Sometimes. Historically, corporate-card programs required substantial revenue, institutional funding, or an entity structure the issuer considered investment grade. Fintech-issued corporate cards have broadened access to small and mid-market businesses that have either substantial verified deposits in a business bank account, documented recurring revenue, or institutional capital on the balance sheet. The qualifying conditions are issuer-specific and change. We do not name issuers or thresholds; the CFPB card agreement database is the authoritative source for current product terms.

Does a corporate card affect my personal credit?+

Most corporate-pay programs do not pull or report to the cardholder's personal credit because the underwriting is on entity financials and the liability is corporate-only. Some issuers may pull a soft inquiry for identity verification. Where the corporate-card program operates as a charge instrument with delegated cardholder liability, personal-credit treatment may apply. The card agreement specifies; the CFPB database publishes the terms.
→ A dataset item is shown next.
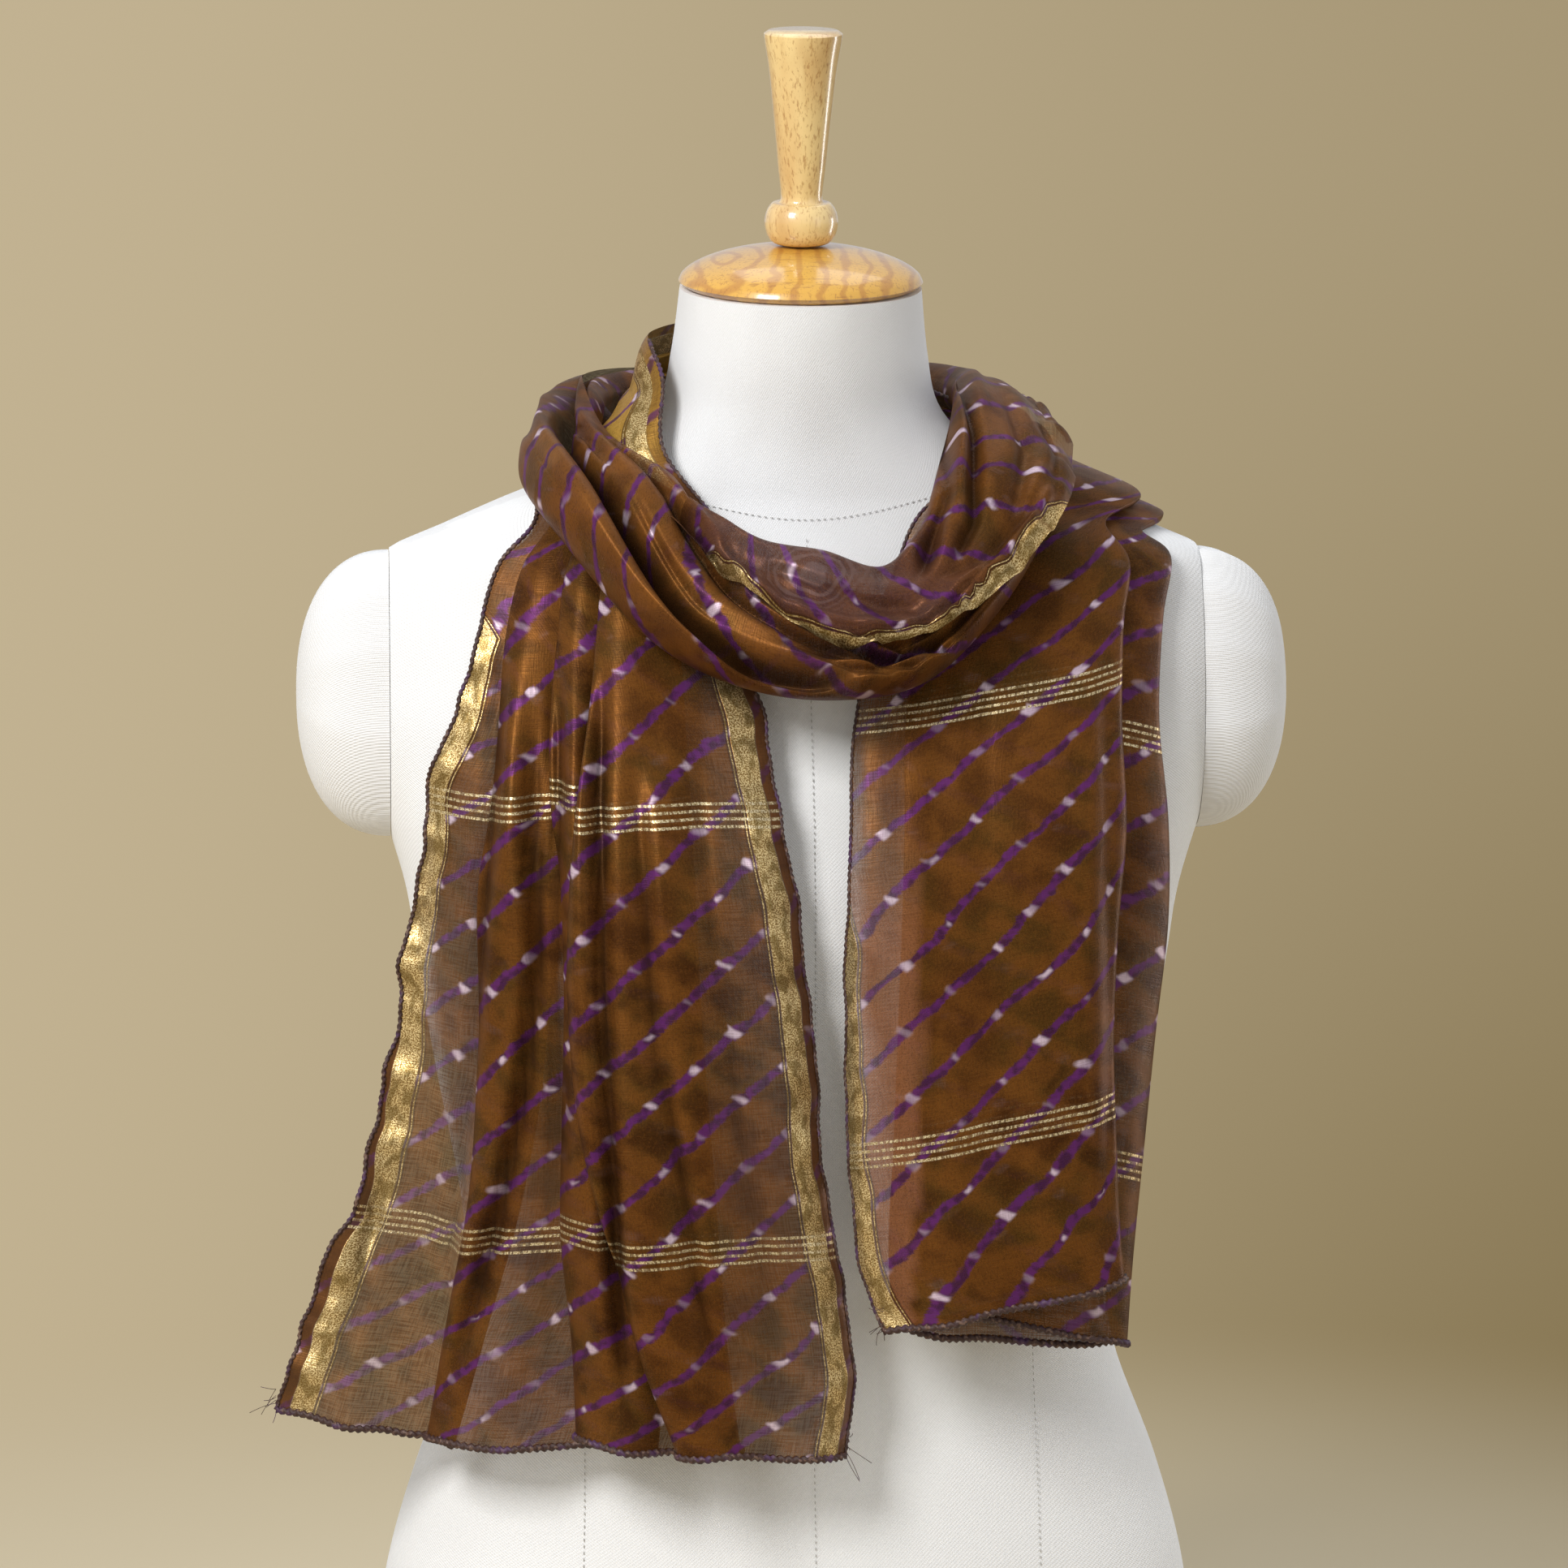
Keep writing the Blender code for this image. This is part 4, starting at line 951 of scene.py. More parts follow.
def handle_profile():
    """Ball and tapered handle, from the top middle down."""
    base = CAP_TOP + SEAM_GAP
    shoulder = HANDLE_TOP - 0.0015
    points = [(0.0, HANDLE_TOP), (HANDLE_RADIUS - 0.002, HANDLE_TOP), (HANDLE_RADIUS, shoulder)]
    for i in range(1, 6):
        radius = mix(HANDLE_RADIUS, HANDLE_WAIST, (i / 5) ** 0.8)
        points.append((radius, mix(shoulder, base + BALL_HEIGHT + 0.0005, i / 5)))
    for i in range(1, 6):
        turn = math.pi * i / 6
        radius = mix(HANDLE_FOOT, BALL_RADIUS, math.sin(turn))
        points.append((radius, base + BALL_HEIGHT / 2 * (1 + math.cos(turn))))
    points += [(HANDLE_FOOT, base), (0.0, base)]
    return points


# ---------------------------------------------------------------- meshes
def mesh_object(name, points, faces, material):
    mesh = bpy.data.meshes.new(name)
    mesh.from_pydata(points, [], faces)
    mesh.materials.append(material)
    mesh.shade_smooth()
    thing = bpy.data.objects.new(name, mesh)
    bpy.context.scene.collection.objects.link(thing)
    return thing


def quads(rows, cols, closed=False):
    """Faces between a grid's points; a closed grid goes round from its last column."""
    index = np.arange(rows * cols).reshape(rows, cols)
    if closed:
        index = np.hstack([index, index[:, :1]])
    return np.stack([index[:-1, :-1], index[:-1, 1:], index[1:, 1:], index[1:, :-1]], axis=-1).reshape(-1, 4)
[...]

Do corporate cards build business credit?+

Where the issuer reports to one or more of the three business credit bureaus (Dun and Bradstreet, Experian Business, Equifax Business). Reporting policy varies and is voluntary. Corporate-card programs are more likely than retail business cards to be invisible to D&B-style scoring because the underwriting basis is the entity's bank-deposit and revenue data rather than the bureau-reported credit file.

What does corporate-pay actually mean?+

Corporate-pay means the entity (not the individual cardholder) is the legal obligor and the entity's bank account is the funding source for monthly settlement. The cardholder's role is operational: making purchases on behalf of the entity. Some programs reconcile through corporate accounting (the spend appears as expense reimbursement); others settle directly from a corporate account. The alternative model is individual-pay, where the cardholder pays the issuer and is later reimbursed by the entity. Most modern small-business and corporate cards are corporate-pay or hybrid; the legacy individual-pay model is now uncommon.